New Delhi, Nov 9: The government is planning to set up a high-level technical committee to give its recommendations on the scope of e-commerce taxation and the possible methods.
According to ministry sources, the committee will have top IT brains besides senior officials from the revenue department.
The sources said such a committee is necessary as e-commerce taxation has puzzled governments throughout the globe and no comprehensive method has been developed to tax the business through internet till date despite a manifold rise in trading and servicing through this mode.
Various estimates suggest that, anticipated sales of tangibles on the net is expected to cross $ 5 billion by the turn of the century and revenue from the services and advertising will cross $ 10 billion by that time.
Finance ministry sources said that with Cabinet giving its nod to the IT Bill, business through e-commerce is expected to grow manifold in the country after the Bill is passed by the Parliament.
They pointed out thatit has now become a necessity to decide very soon what approach the country should take to tax e-commerce.
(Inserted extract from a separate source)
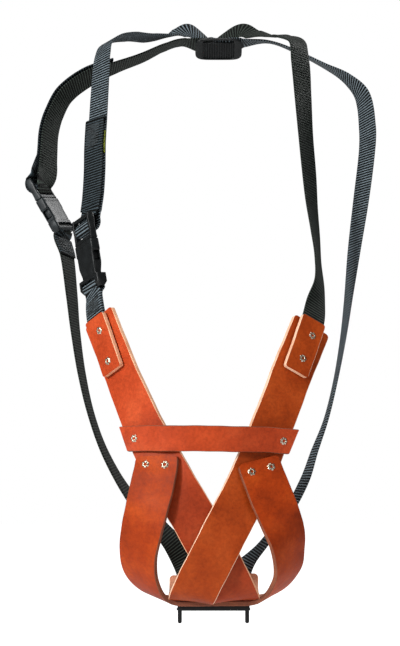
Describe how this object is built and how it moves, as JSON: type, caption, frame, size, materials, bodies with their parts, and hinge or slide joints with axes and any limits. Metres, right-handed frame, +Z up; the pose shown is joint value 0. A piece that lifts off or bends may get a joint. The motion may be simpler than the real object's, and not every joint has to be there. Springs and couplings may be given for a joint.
{
  "type": "leather and webbing carrying harness",
  "caption": "Leather basket harness with crossed chest straps, ribbed webbing braces over both shoulders, side-release buckles and a pronged base bracket.",
  "frame": {"origin": "middle of the underside of the base bracket's plate", "axes": "+Z up toward the shoulders, +Y from the chest side to the back side, +X to the viewer's right"},
  "size_m": [0.3558, 0.2919, 0.6022],
  "materials": {
    "russet_leather": "smooth oiled leather, satin",
    "dark_leather": "smooth oiled leather, satin, darker",
    "band_leather": "smooth oiled leather, satin",
    "webbing": "ribbed woven webbing",
    "webbing_fold": "ribbed woven webbing, folded and stitched",
    "yellow_thread": "narrow woven edge",
    "buckle_plastic": "moulded, semi-gloss",
    "rivet_nickel": "nickel plated, worn",
    "bracket_steel": "black satin paint"
  },
  "bodies": {
    "harness": {"left_chest_strap": "russet_leather", "right_chest_strap": "dark_leather", "cross_band": "band_leather", "basket_sling": "russet_leather", "left_shoulder_tab": "band_leather", "right_shoulder_tab": "band_leather", "left_tab_rivets": "rivet_nickel", "right_tab_rivets": "rivet_nickel", "band_rivets": "rivet_nickel", "sling_rivets": "rivet_nickel", "rear_rivets": "rivet_nickel", "base_rivets": "rivet_nickel", "left_brace": "webbing", "right_brace": "webbing", "front_return_leg": "webbing_fold", "side_return_leg": "webbing_fold", "side_web": "webbing", "front_web_loop": "webbing", "side_web_fold": "webbing_fold", "yellow_tape": "yellow_thread", "back_slider": "buckle_plastic", "front_receiver": "buckle_plastic", "side_receiver": "buckle_plastic", "base_bracket": "bracket_steel"},
    "front_insert": {"front_insert": "buckle_plastic", "front_lock_web": "webbing"},
    "front_arm_a": {"front_arm_a": "buckle_plastic"},
    "front_arm_b": {"front_arm_b": "buckle_plastic"},
    "side_insert": {"side_insert": "buckle_plastic", "side_lock_web": "webbing"},
    "side_arm_a": {"side_arm_a": "buckle_plastic"},
    "side_arm_b": {"side_arm_b": "buckle_plastic"}
  },
  "joints": [
    {"name": "front_release", "type": "slide", "parent": "harness", "child": "front_insert", "axis": [-0.171, 0.2509, 0.9528], "range_m": [0, 0.026]},
    {"name": "front_pinch_a", "type": "hinge", "parent": "front_insert", "child": "front_arm_a", "pos_m": [-0.1284, 0.06879, 0.34574], "axis": [-0.8374, -0.5466, -0.0063], "range_deg": [0, 7], "stiffness_Nm_per_rad": 0.05},
    {"name": "front_pinch_b", "type": "hinge", "parent": "front_insert", "child": "front_arm_b", "pos_m": [-0.11905, 0.05441, 0.35121], "axis": [-0.8374, -0.5466, -0.0063], "range_deg": [-7, 0], "stiffness_Nm_per_rad": 0.05},
    {"name": "side_release", "type": "slide", "parent": "harness", "child": "side_insert", "axis": [-0.4894, 0.1997, 0.8489], "range_m": [0, 0.026]},
    {"name": "side_pinch_a", "type": "hinge", "parent": "side_insert", "child": "side_arm_a", "pos_m": [-0.17002, 0.10653, 0.39337], "axis": [0.7629, -0.3736, 0.5277], "range_deg": [0, 7], "stiffness_Nm_per_rad": 0.05},
    {"name": "side_pinch_b", "type": "hinge", "parent": "side_insert", "child": "side_arm_b", "pos_m": [-0.16241, 0.12283, 0.39392], "axis": [0.7629, -0.3736, 0.5277], "range_deg": [-7, 0], "stiffness_Nm_per_rad": 0.05}
  ],
  "couplings": [
    {"joint": "front_pinch_b", "follows": "front_pinch_a", "ratio": -1},
    {"joint": "side_pinch_b", "follows": "side_pinch_a", "ratio": -1}
  ]
}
We will have to choose an effective method quickly, they added.
Officials said that enforcement of a presumptive tax on the basis of telecommunication billing, popularly known as Bit tax, may not match the commercial payment involved in the transaction and a more competent method for taxation is required.
However, any comprehensive method of e-commerce taxation would require modifications in double taxation agreements with other countries.
At present, taxation laws of various countries including India ensure levy of tax on trade which constitute physical establishment’ of tangible goods or actual movement of person to perform service at a particular location.